Good Regulatory Practices to Support Small and Medium Enterprises in Southeast Asia

Small and medium-sized enterprises (SMEs) can find it challenging to cope and comply with regulations and adapt regulatory changes. Good regulatory practice (GRP) helps create a stable and enabling regulatory environment for investment, trade, and entrepreneurhsip, and thus supports healthy economies and regional competitiveness. This report is the first comprehensive stock-taking of GRP implementation in Southeast Asia to support local SMEs and their integration into global value chains. For each of the ten countries of the Association of Southeast Asian Nations (ASEAN), the report provides examples of GRP tools and approaches in areas such as administrative burden reduction, e-government, regulatory impact assessment, ex post evaluation, and stakeholder consultation. The report also includes an overview of collective efforts pursued at the ASEAN level to promote the GRP agenda across the region.
Philippines
The Philippines is improving its regulatory framework to improve the country’s business climate.

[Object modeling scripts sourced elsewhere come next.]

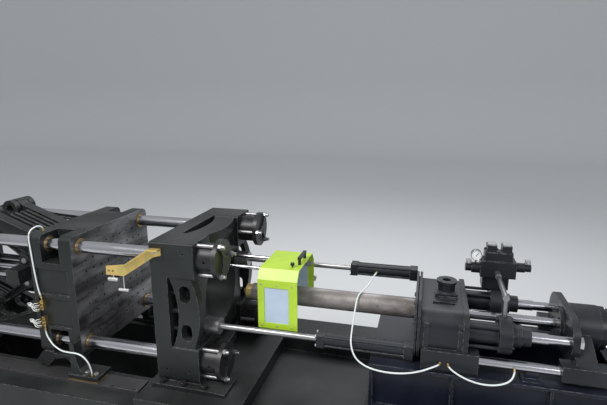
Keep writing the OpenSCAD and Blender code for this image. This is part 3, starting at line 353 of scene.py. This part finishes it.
def brass_like(name, colour):
    """Turned bronze or brass, dulled in patches."""
    s = Shader(name, Metallic=0.9)
    soft, edge = s.rounded(0.0015)
    fog = s.noise(30.0, 4.0)
    s.put("Base Color", s.mix(fog.step(0.4, 0.7) * 0.6, colour, tuple(0.5 * c for c in colour)))
    s.put("Roughness", 0.28 + fog * 0.2 - edge * 0.08)
    s.bump(fog, 0.08, 0.0003, soft)
    return s.material


def mould_face(name, colour, machined):
    """Casting enamel all over, bare machined steel where the surface is a mould face.

    The face is picked by its own normal along X and its place along X."""
    s = Shader(name, Specular_IOR_Level=ENAMEL_SHINE)
    paint, soft, skin, patches, top = enamel(s, colour, 0.35)
    wipe = s.noise(3.0, 5.0, 0.62, (1.0, 0.6, 3.4))
    normal = s.node("ShaderNodeNewGeometry", {}, [], "Normal")
    facing = abs(s.node("ShaderNodeSeparateXYZ", {}, [normal], 0)).step(0.90, 0.99)
    on_plane = (1.0 - abs(s.axis("X") - machined).step(0.002, 0.004)) * facing
    steel = s.mix(wipe.step(0.36, 0.66), (0.060, 0.060, 0.062), (0.30, 0.30, 0.305))
    steel = s.mix(s.noise(12.0, 5.0).step(0.48, 0.70) * 0.5, steel, (0.05, 0.048, 0.048))
    s.put("Base Color", s.mix(on_plane, paint, steel))
    painted = (0.30 + patches * 0.22 + top * 0.12) * (1.0 - on_plane)
    s.put("Roughness", painted + on_plane * (0.34 + wipe * 0.2))
    s.put("Metallic", on_plane * 0.75)
    s.bump(skin, 0.5, 0.0012, soft)
    return s.material


# Meshes worked out as whole arrays

def mesh_piece(name, verts, faces, material, body, smooth=True):
    """A piece from vertex and face arrays, riding on a body."""
    mesh = bpy.data.meshes.new(name)
    mesh.from_pydata(verts.tolist(), [], [list(map(int, f)) for f in faces])
    if smooth:
        mesh.polygons.foreach_set("use_smooth", [True] * len(mesh.polygons))
        mesh.set_sharp_from_angle(angle=math.radians(32))
    mesh.materials.append(material)
    piece = bpy.data.objects.new(name, mesh)
    bpy.context.scene.collection.objects.link(piece)
    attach(piece, body)
    return piece


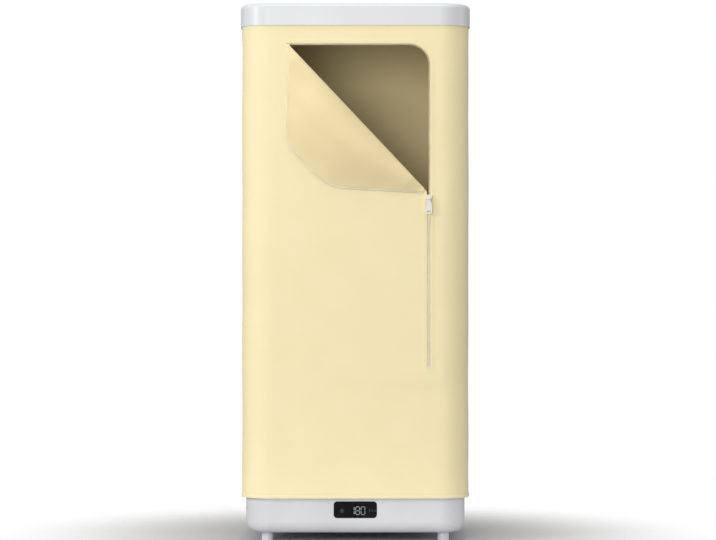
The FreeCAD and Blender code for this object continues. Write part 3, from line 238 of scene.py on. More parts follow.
def smoked_acrylic(name, colour):
    """Smoked acrylic: a polished, nearly black window with faint wiping marks in its gloss."""
    material, tree, shader, place = surface(name, colour, {"IOR": 1.49, "Specular IOR Level": 0.28})
    rough_range(tree, shader, place, 0.06, 0.16, 0.02)
    mottle(tree, shader, place, (colour, "#0d0d10"), 0.04)
    return material


def light_segments(name, colour, strength):
    """Light-emitting segments behind a diffuser: they glow evenly with a soft edge in the film."""
    material, tree, shader, place = surface(name, colour, {"Roughness": 0.4})
    shader.inputs["Emission Color"].default_value = linear(colour)
    glow = add_node(tree, "ShaderNodeTexNoise", {"Scale": 1 / (3 * MM), "Detail": 1.0}, {"Vector": place})
    level = {"To Min": 0.9 * strength, "To Max": 1.1 * strength}
    mapped = add_node(tree, "ShaderNodeMapRange", level, {"Value": glow.outputs["Fac"]})
    tree.links.new(mapped.outputs["Result"], shader.inputs["Emission Strength"])
    return material


def solder_mask(name, light, dark):
    """Circuit board: green solder mask with a faint pattern of copper tracks under it."""
    material, tree, shader, place = surface(name, light, {"Roughness": 0.35, "IOR": 1.5})
    tracks = add_node(
        tree, "ShaderNodeTexVoronoi", {"Scale": 1 / (5 * MM)}, {"Vector": place}, distance="MANHATTAN")
    two_tone(tree, shader, tracks.outputs["Distance"], (dark, light), (0.0, 0.35), "CONSTANT")
    grain_bump(tree, shader, place, 0.7 * MM, 0.02 * MM, 0.4)
    return material


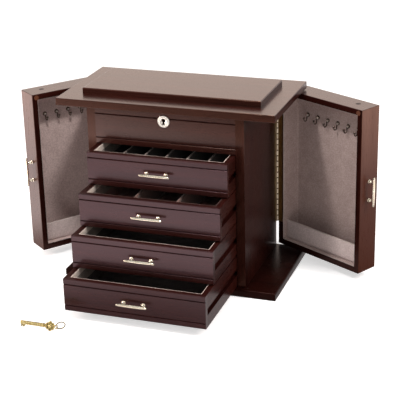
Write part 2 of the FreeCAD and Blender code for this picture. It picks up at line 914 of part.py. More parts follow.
def hinge_leaf(name, hand, on_body):
    """One leaf with its knuckles, drawn about the pin's axis, on the given hand of it."""
    near = "(door_axis_out - leaf_thickness)"
    low, high = mirrored(hand, near, "door_axis_out")
    own = "hinge_low" if on_body else "hinge_low + knuckle_pitch"
    other = "hinge_low + knuckle_pitch" if on_body else "hinge_low"
    body = new_body(name)
    plate = new_sketch(body, f"{name}_plate", "XY_Plane", "hinge_low")
    rectangle(plate, (low, "-leaf_width"), (high, "-leaf_curl"))
    pad(body, plate, "2 * knuckle_pitch * knuckle_pairs")
    notch = new_sketch(body, f"{name}_notch", "XY_Plane", f"{other} - knuckle_gap")
    rectangle(notch, ("-2 * door_axis_out", "-leaf_clear"), ("2 * door_axis_out", "0"))
    notch_cut = pocket(body, notch, "knuckle_pitch + 2 * knuckle_gap", reverse=True)
    repeat(body, notch_cut, "2 * knuckle_pitch", "knuckle_pairs")
    knuckle = new_sketch(body, f"{name}_knuckle", "XY_Plane", f"{own} + knuckle_gap / 2")
    flat_sided(knuckle, ("0", "0"), "knuckle_radius", KNUCKLE_SIDES)
    knuckle_pad = pad(body, knuckle, "knuckle_pitch - knuckle_gap")
    repeat(body, knuckle_pad, "2 * knuckle_pitch", "knuckle_pairs")
    bore = new_sketch(body, f"{name}_bore", "XY_Plane", "hinge_low - knuckle_pitch")
    flats = f"(pin_radius + pin_gap) / cos({180 / KNUCKLE_SIDES})"
    flat_sided(bore, ("0", "0"), flats, KNUCKLE_SIDES)
    pocket(body, bore, "2 * knuckle_pitch * (knuckle_pairs + 2)", reverse=True)
    return body


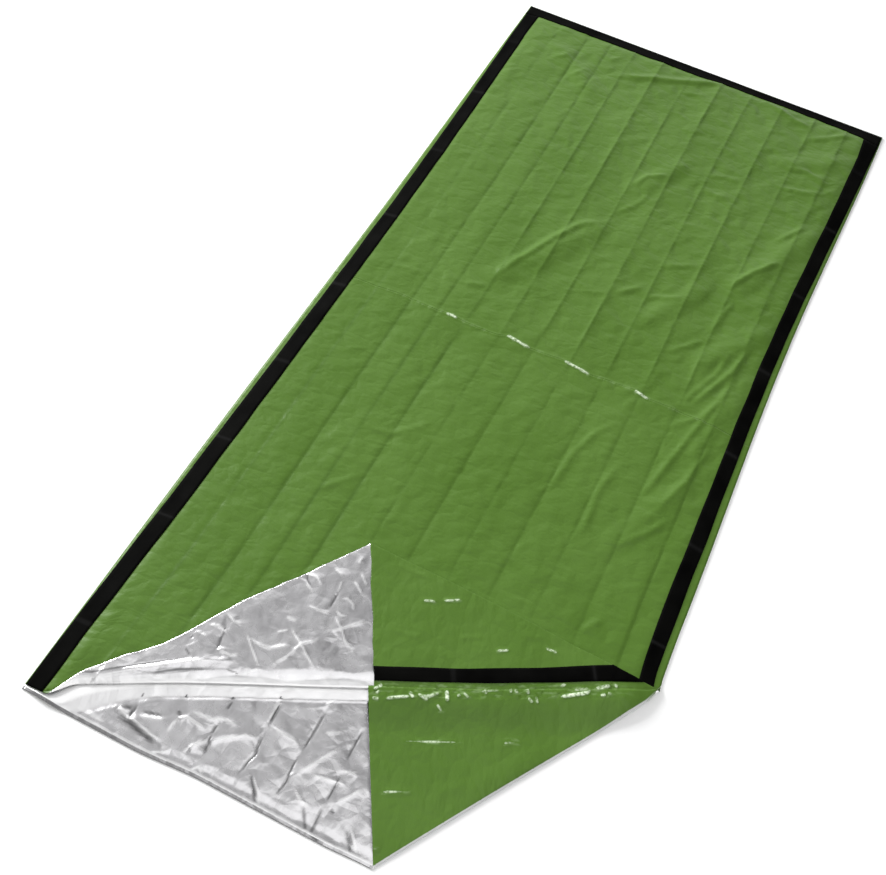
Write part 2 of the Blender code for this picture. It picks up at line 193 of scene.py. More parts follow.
# Lines of the folds on the flat bag
down = Vector((0.0, -1.0))
leftTurn = Vector((-halfWidth + fold["leftTurnInset"], -halfLength))
rightCorner = Vector((halfWidth, -halfLength))
foldCorner = Vector((halfWidth, -halfLength + bag["foldReach"]))
seamDirection = (leftTurn - foldCorner).normalized()
seamLine = creaseThrough(foldCorner, seamDirection, rightCorner)
rollEnd = foldCorner + down * fold["rollShift"]
rollDirection = (leftTurn - rollEnd).normalized()
rollLine = creaseThrough(rollEnd, rollDirection, rightCorner)
turnedEdge = mirrored(down, rollDirection)
tipStart = crossing(rollEnd, turnedEdge, foldCorner - seamLine["away"] * fold["seamButt"], seamDirection)
tipDirection = (turnedEdge + seamDirection).normalized()
tipFlatStart = rollEnd + mirrored(tipStart - rollEnd, rollDirection)
tipLine = creaseThrough(tipFlatStart, mirrored(tipDirection, rollDirection), rightCorner)
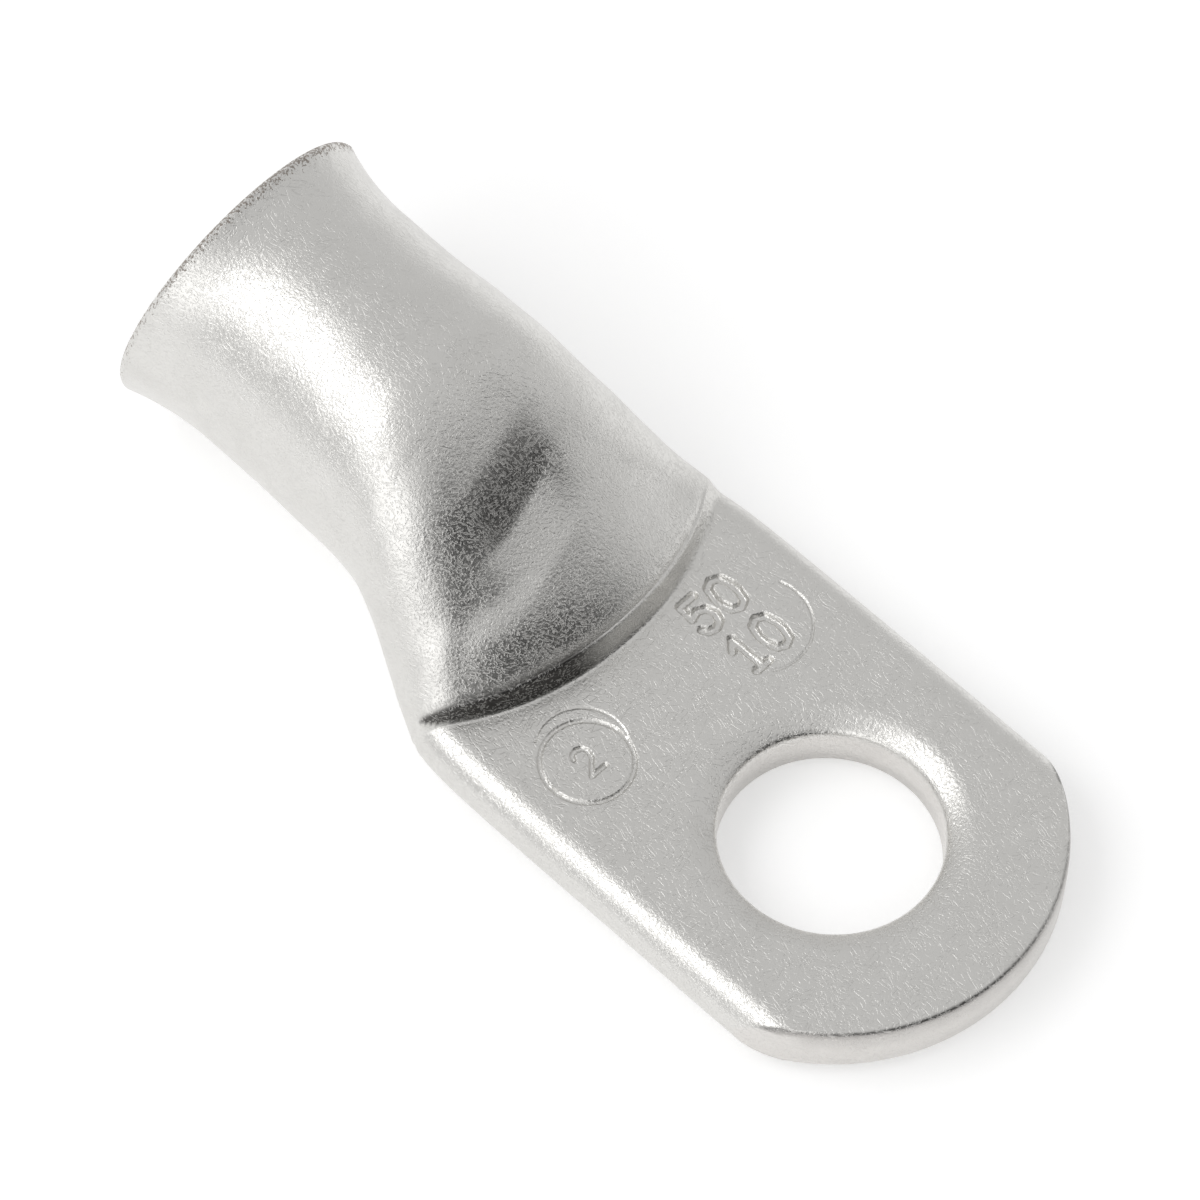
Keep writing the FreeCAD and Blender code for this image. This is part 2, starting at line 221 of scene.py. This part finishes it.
CAVITY_END = -15.9
BELL_END = MOUTH + LIP_ROUND
INSIDE_ROWS, INSIDE_BELL_ROWS, BELL_ROWS, OUTSIDE_ROWS = 40, 16, 24, 104
LIP_TURNS = np.radians(np.linspace(12, 90, 7))
STEP_ROUND = 0.3
rows = []
for station in np.linspace(CAVITY_END, BELL_START, INSIDE_ROWS)[:-1]:
    rows.append(neck_row(station, WALL))
for x in np.linspace(BELL_START, BELL_END, INSIDE_BELL_ROWS):
    inner_row, inner_radius = bell_row(x, WALL)
    rows.append(inner_row)
outer_radius = bell_row(BELL_END, 0)[1]
for turn in LIP_TURNS:
    rows.append(turned_row(MOUTH + LIP_ROUND * (1 - math.sin(turn)),
                           inner_radius + LIP_ROUND * (1 - math.cos(turn)), 1))
for turn in LIP_TURNS[::-1]:
    rows.append(turned_row(MOUTH + LIP_ROUND * (1 - math.sin(turn)),
                           outer_radius - LIP_ROUND * (1 - math.cos(turn)), 1))
for x in np.linspace(BELL_END, BELL_START, BELL_ROWS):
    rows.append(bell_row(x, 0)[0])
for station in np.linspace(BELL_START, STEP_APEX - STEP_ROUND, OUTSIDE_ROWS)[1:]:
    rows.append(neck_row(station))

# Share of the step's lean, share of its height, and millimetres ahead, from its top down
STEP_PROFILE = [(0.0, 0.0, -0.12), (0.0, 0.015, -0.05), (0.03, 0.07, 0.0), (0.15, 0.18, 0.0),
                (0.35, 0.4, 0.0), (0.6, 0.65, 0.0), (0.85, 0.88, 0.0), (1.0, 0.965, 0.02),
                (1.0, 0.992, 0.09), (1.0, 1.0, 0.2)]
# Y, and how far the step's foot lies ahead of its top there
STEP_LEAN = np.array([
    (-10.3, 0.35), (-8.0, 0.35), (0.0, 0.3), (4.0, 0.45), (7.0, 0.6), (10.3, 0.8)])
step_top = neck_row(STEP_APEX)
lean = np.interp(step_top[:, 1], STEP_LEAN[:, 0], STEP_LEAN[:, 1])
for lean_share, fall_share, ahead in STEP_PROFILE:
    row = palm_row(step_top[:, 0] + lean * lean_share + ahead)
    row[:, 1] += (step_top[:, 1] - row[:, 1]) * (1 - fall_share)
    row[:, 2] += (step_top[:, 2] - row[:, 2]) * (1 - fall_share)
    rows.append(row)

# The palm's rows change from the step's arc to the arc of the end
PALM_ROWS = 90
END_ROUND = 0.25
palm_start, palm_y = rows[-1][:, 0], rows[-1][:, 1]
for number in range(1, PALM_ROWS + 1):
    for _ in range(SETTLING_ROUNDS):
        end = END_CENTRE + np.sqrt(END_RADIUS ** 2 - palm_y ** 2) - END_ROUND
        row = palm_row(palm_start + (end - palm_start) * number / PALM_ROWS)
        palm_y = row[:, 1]
    rows.append(row)

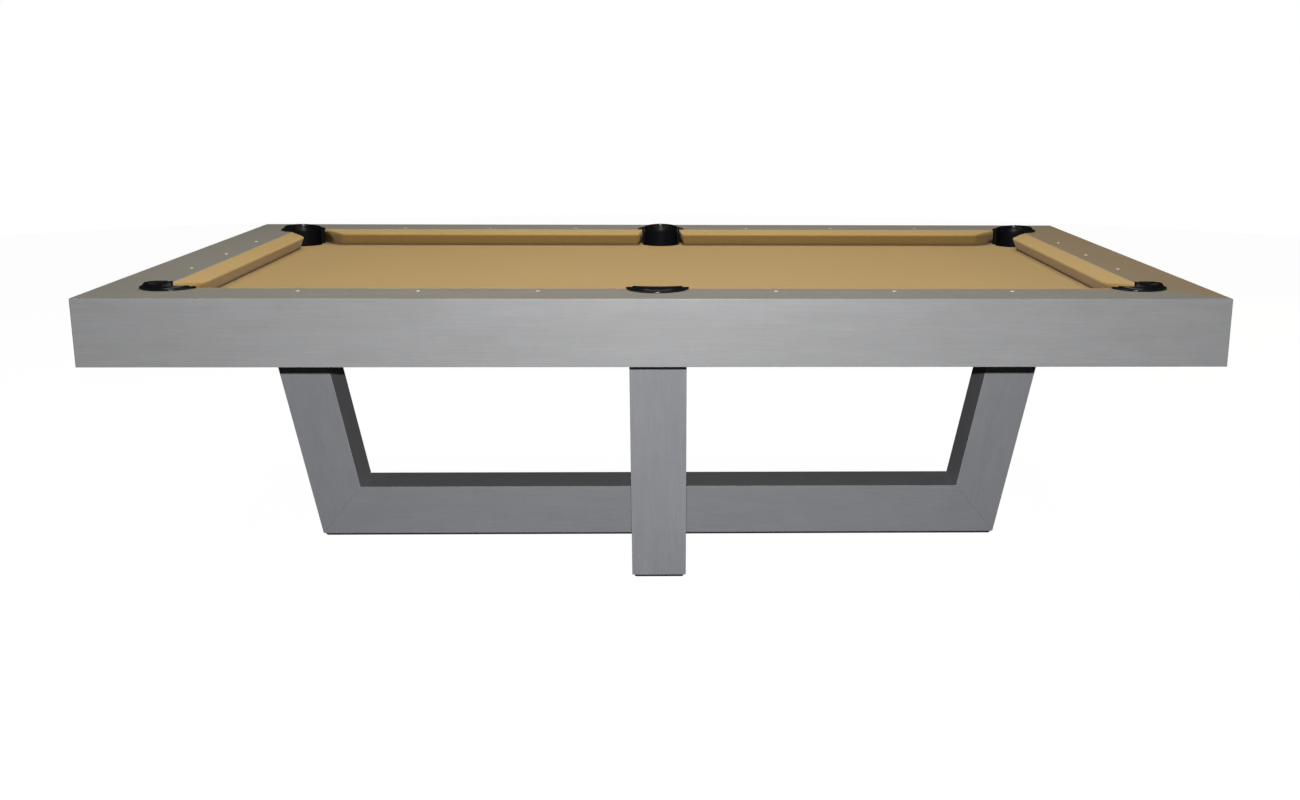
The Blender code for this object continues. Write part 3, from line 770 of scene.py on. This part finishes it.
# Cushions
def cushion_section(inset, tuck):
    """Half round a cushion: (back from the nose line, height) from the joint to the foot."""
    top = Vector((CUSHION_WIDTH, RAIL_TOP))
    shoulder = Vector((SHOULDER_RISE, RAIL_TOP - NOSE_DROP + SHOULDER_RISE))
    foot = Vector((CUSHION_UNDERCUT, BED_LEVEL + COVER_GAP))
    slope = (top - shoulder).normalized()
    up_normal = Vector((-slope.y, slope.x))
    tip = Vector((0, RAIL_TOP - NOSE_DROP))
    under = (tip - Vector((0, SHOULDER_RISE)) - Vector((CUSHION_UNDERCUT, BED_LEVEL))).normalized()
    front_normal = Vector((-under.y, under.x))
    centre_height = RAIL_TOP - NOSE_DROP - NOSE_RADIUS * 0.3
    centre = Vector((NOSE_RADIUS, centre_height))
    top_shift = (top - centre).dot(up_normal) - NOSE_RADIUS
    centre += up_normal * top_shift * 0.5
    centre.x = NOSE_RADIUS
    radius = NOSE_RADIUS - inset
    start = math.atan2(up_normal.y, up_normal.x)
    stop = math.atan2(front_normal.y, front_normal.x)
    if stop < start:
        stop += 2 * math.pi
    points = []
    begin = centre + up_normal * radius
    reach = CUSHION_WIDTH - begin.x
    if tuck:
        for angle in (0, 30, 60):
            turn = math.radians(90 - angle)
            points.append(Vector((CUSHION_WIDTH - TUCK + TUCK * math.sin(turn),
                                  begin.y + reach * slope.y - inset
                                  - TUCK + TUCK * math.cos(turn))))
        for point in points:
            point.y = min(point.y, RAIL_TOP - inset)
    else:
        points.append(begin + slope * (reach / slope.x))
    for share in (0.94, 0.75, 0.5, 0.25, 0.06):
        along = begin + slope * (reach / slope.x) * share
        crown = 0.0005 * math.sin(math.pi * share)
        points.append(along + up_normal * crown)
    for i in range(9):
        angle = start + (stop - start) * i / 8
        points.append(centre + polar(radius, angle).xy)
    last = points[-1]
    foot_height = foot.y + inset
    down = (last.y - foot_height) / under.y
    for share in (0.33, 0.66, 1.0):
        points.append(last - under * down * share)
    return points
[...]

Many activities conducted by the National Competitive Council have focused on reducing administrative burden and cutting red tape for businesses. Government agencies across the country are also making meaningful steps to improve databases and information systems to provide practical and timely information to its citizens. For example, the government has automised a number of its services through the use of one‑stop shops or “negosyo” (business) centres to simplify the business registration process. The government also offers programmes to increase small and medium-sized enterprises’ (SMEs) capacity to adhere to design and labelling requirements, including information and mentoring sessions organised specifically for SMEs.